▶ _SUPPLIED DATA_
+--

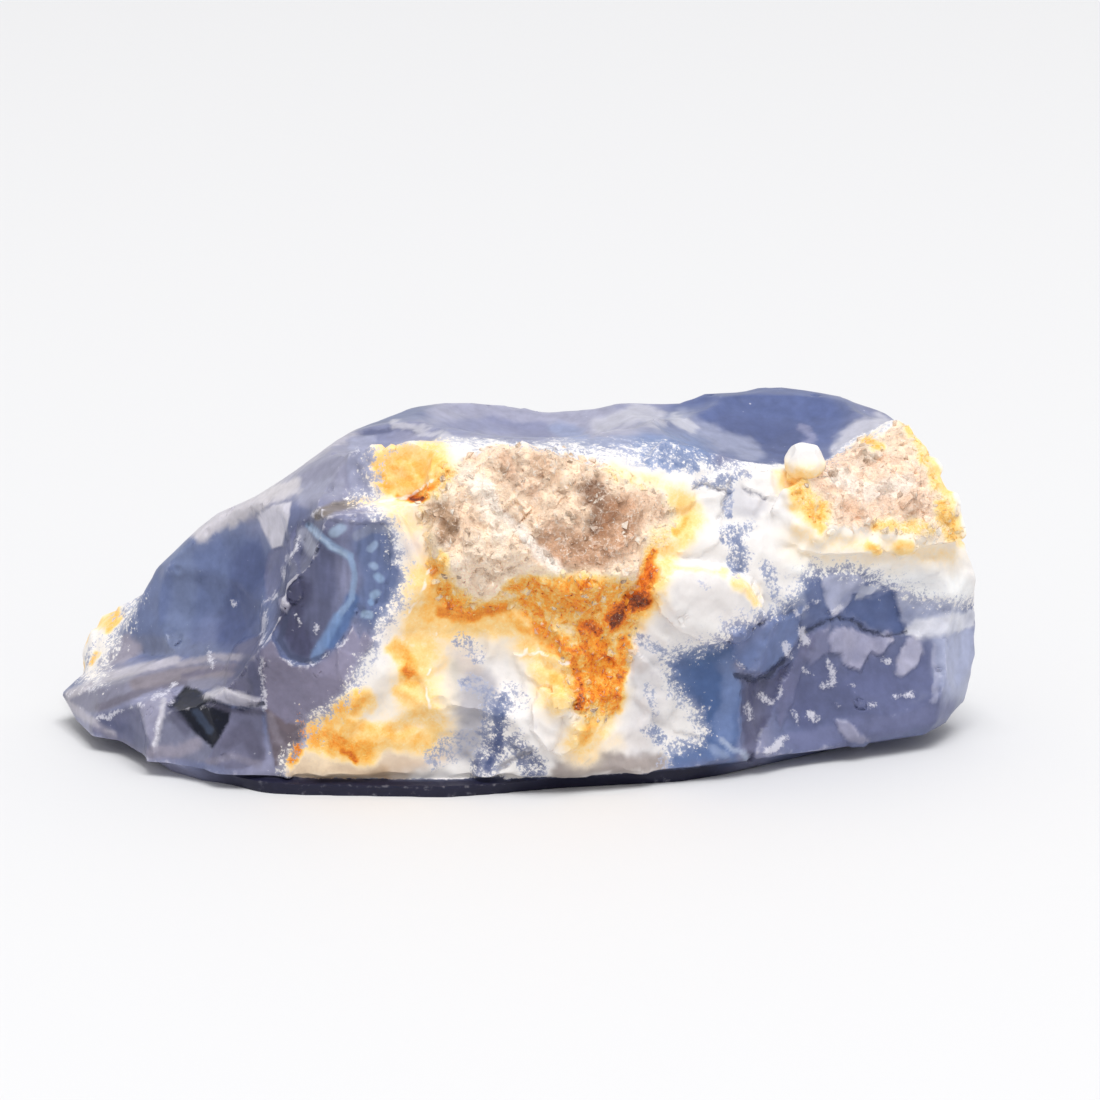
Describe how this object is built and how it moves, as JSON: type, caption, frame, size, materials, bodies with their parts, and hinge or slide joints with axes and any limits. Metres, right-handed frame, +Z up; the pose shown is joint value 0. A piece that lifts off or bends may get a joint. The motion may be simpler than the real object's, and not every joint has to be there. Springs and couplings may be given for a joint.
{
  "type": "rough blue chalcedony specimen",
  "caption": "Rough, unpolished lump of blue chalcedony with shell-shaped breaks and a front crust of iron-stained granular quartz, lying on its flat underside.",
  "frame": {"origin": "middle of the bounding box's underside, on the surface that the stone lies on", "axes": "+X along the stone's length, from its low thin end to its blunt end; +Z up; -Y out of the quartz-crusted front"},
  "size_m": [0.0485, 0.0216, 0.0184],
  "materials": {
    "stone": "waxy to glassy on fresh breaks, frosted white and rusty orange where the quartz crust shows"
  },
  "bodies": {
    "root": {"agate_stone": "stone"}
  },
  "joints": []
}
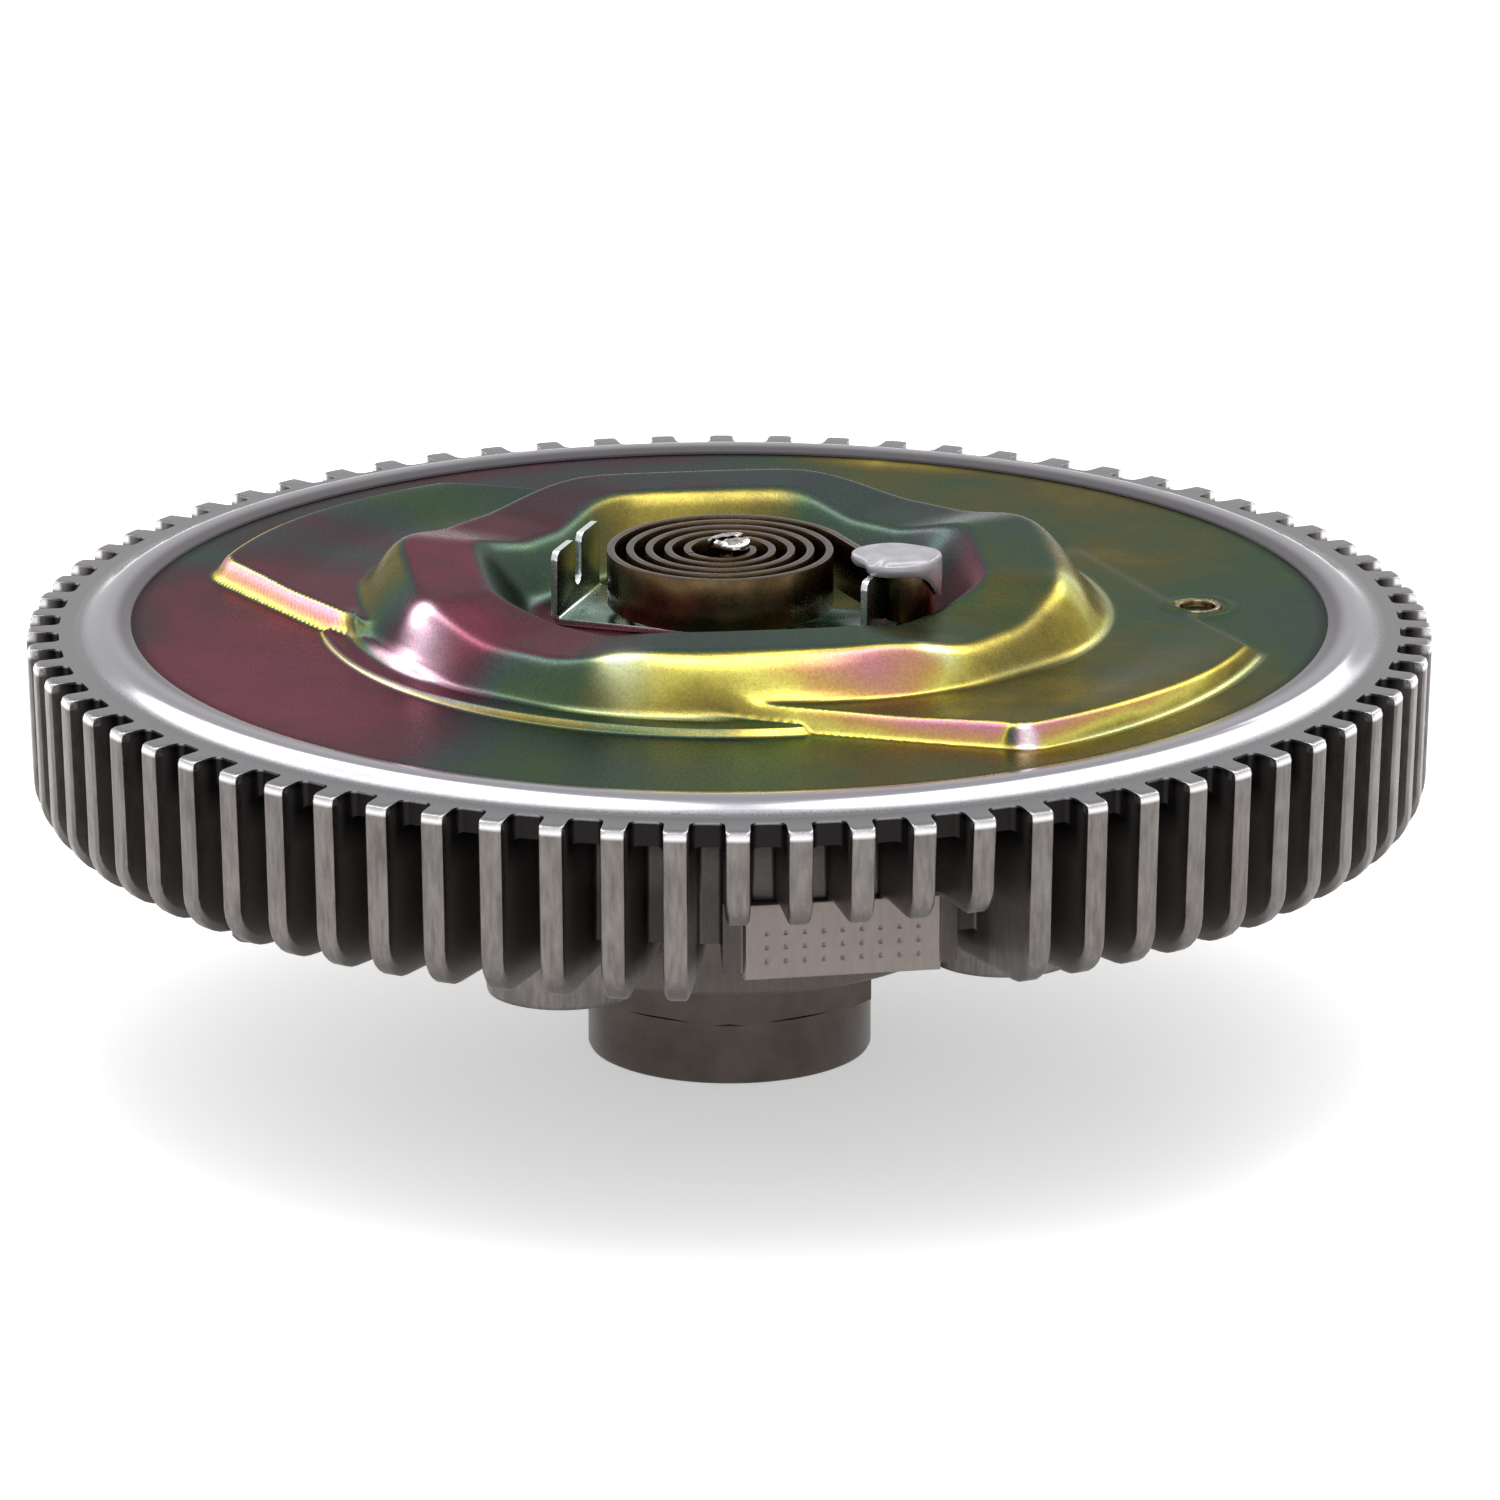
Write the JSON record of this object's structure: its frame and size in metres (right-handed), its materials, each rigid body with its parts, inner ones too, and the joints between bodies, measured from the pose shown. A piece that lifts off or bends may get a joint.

+--

Using the data above, repeat every line exactly.

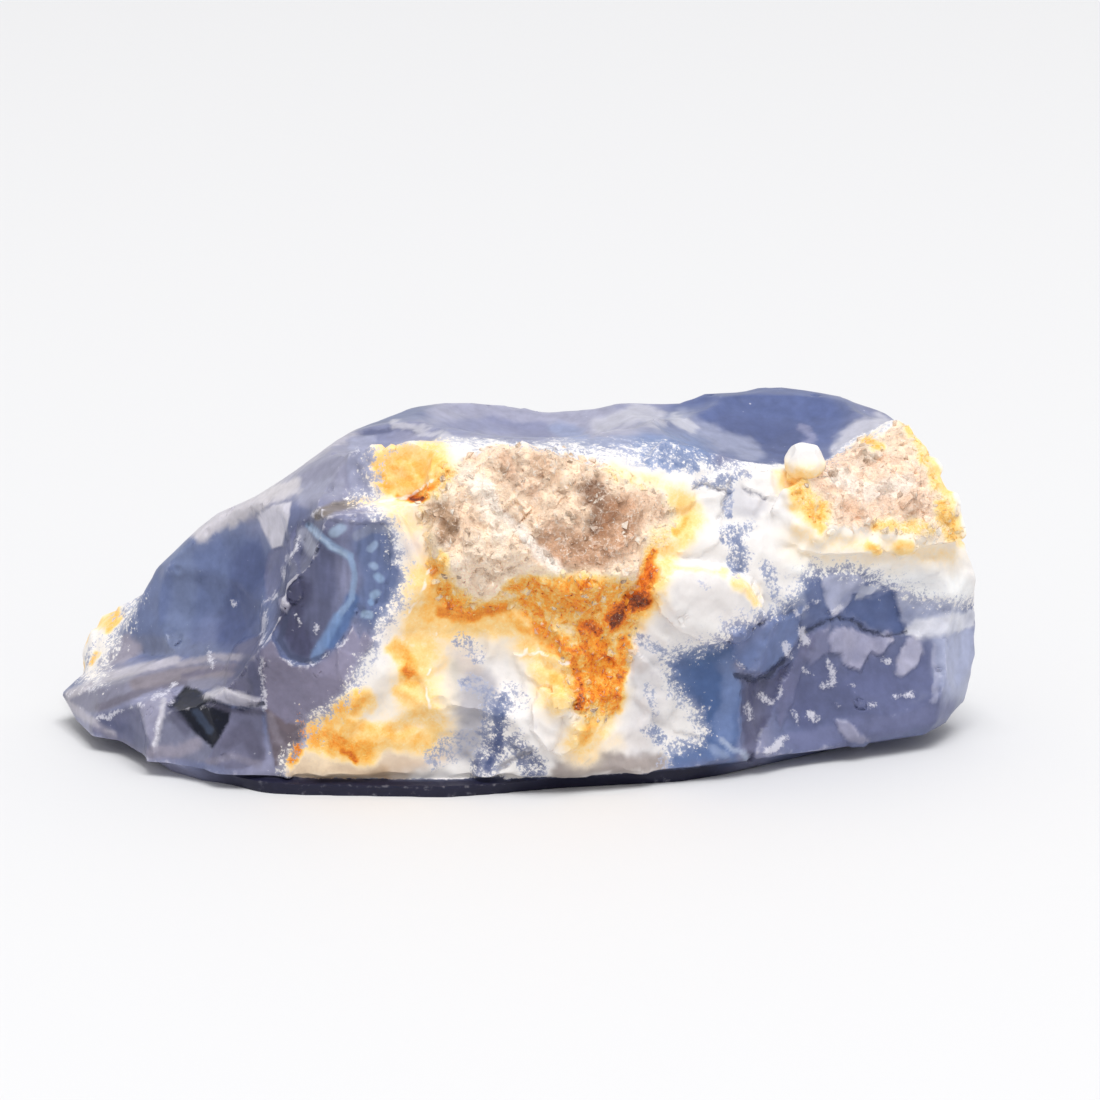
Describe how this object is built and how it moves, as JSON: type, caption, frame, size, materials, bodies with their parts, and hinge or slide joints with axes and any limits. Metres, right-handed frame, +Z up; the pose shown is joint value 0. A piece that lifts off or bends may get a joint. The motion may be simpler than the real object's, and not every joint has to be there. Springs and couplings may be given for a joint.
{
  "type": "rough blue chalcedony specimen",
  "caption": "Rough, unpolished lump of blue chalcedony with shell-shaped breaks and a front crust of iron-stained granular quartz, lying on its flat underside.",
  "frame": {"origin": "middle of the bounding box's underside, on the surface that the stone lies on", "axes": "+X along the stone's length, from its low thin end to its blunt end; +Z up; -Y out of the quartz-crusted front"},
  "size_m": [0.0485, 0.0216, 0.0184],
  "materials": {
    "stone": "waxy to glassy on fresh breaks, frosted white and rusty orange where the quartz crust shows"
  },
  "bodies": {
    "root": {"agate_stone": "stone"}
  },
  "joints": []
}
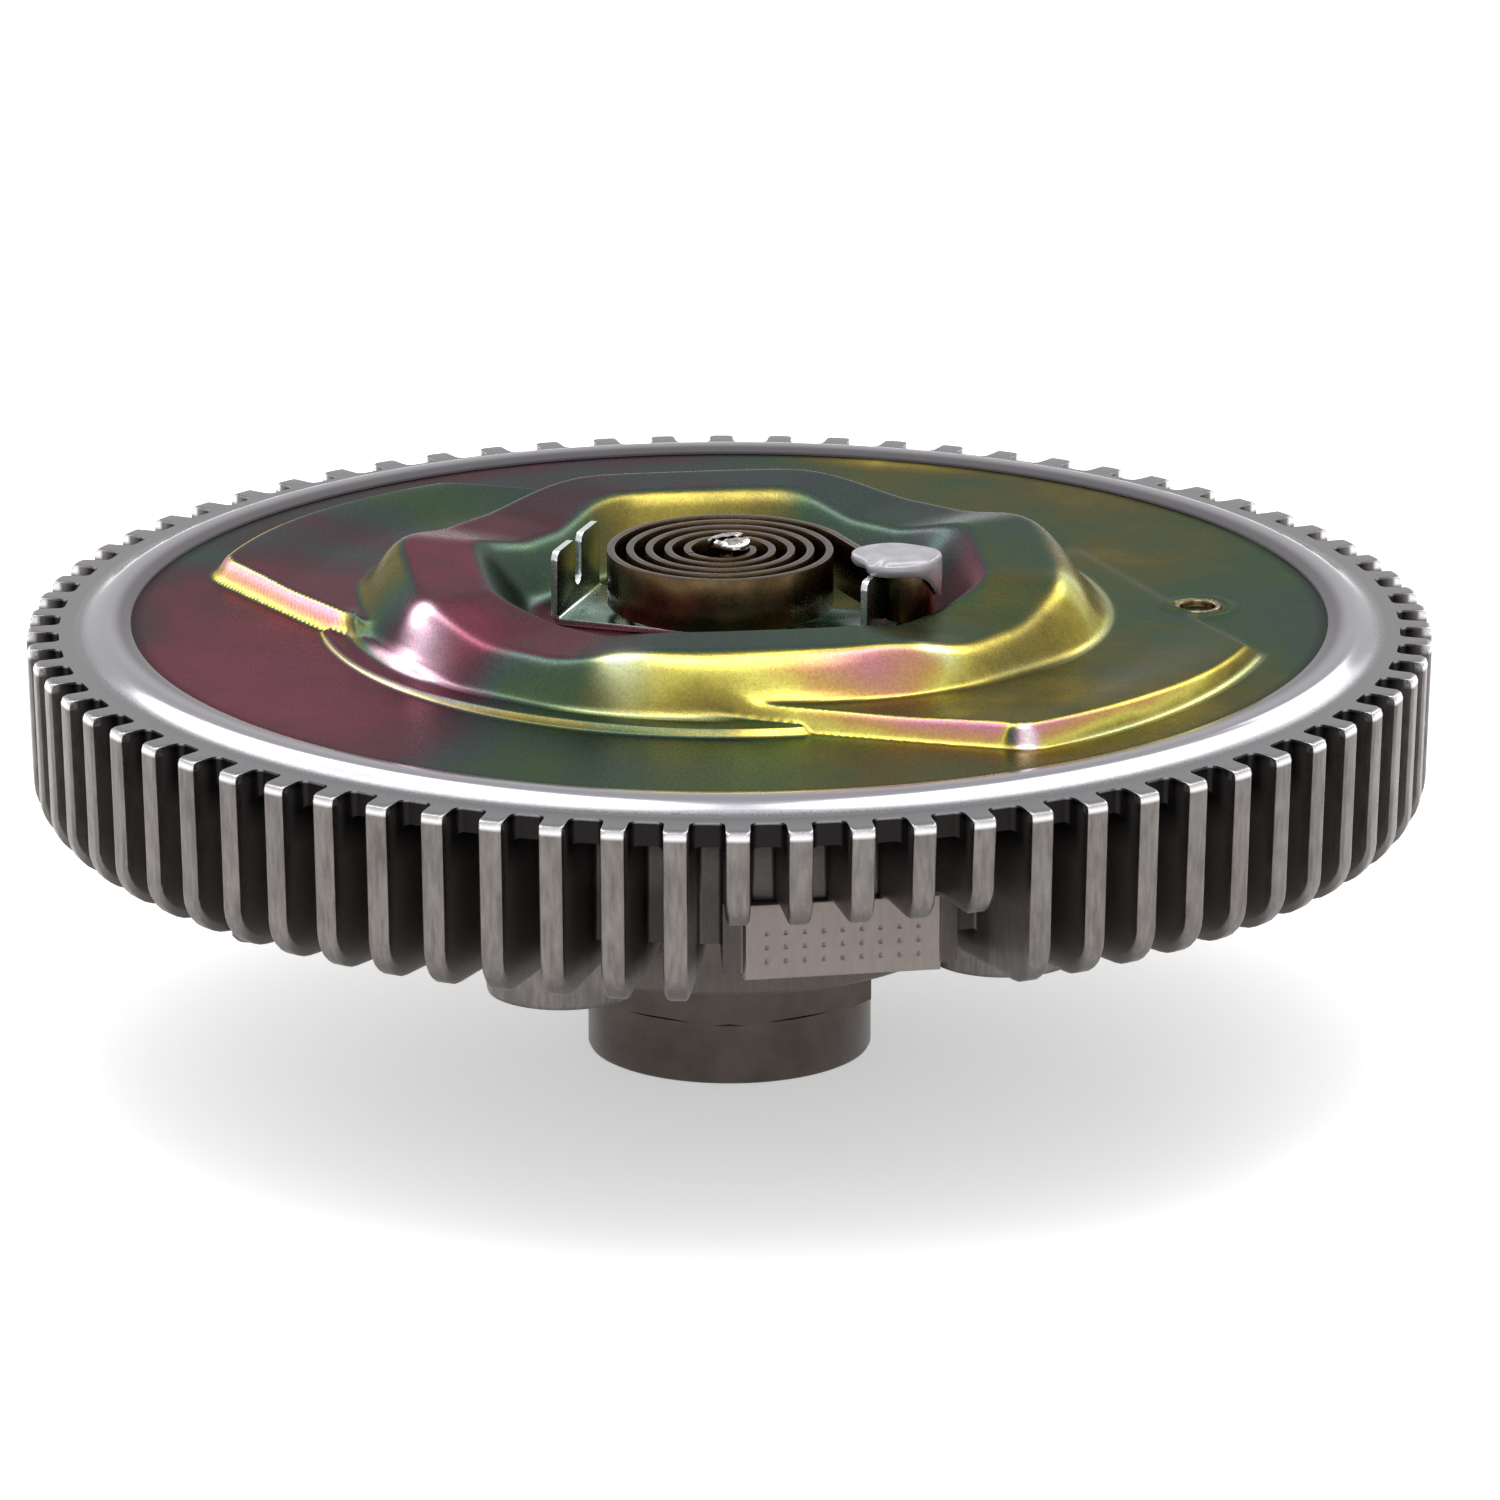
Write the JSON record of this object's structure: its frame and size in metres (right-handed), its materials, each rigid body with its parts, inner ones too, and the joints between bodies, measured from the pose shown. A piece that lifts off or bends may get a joint.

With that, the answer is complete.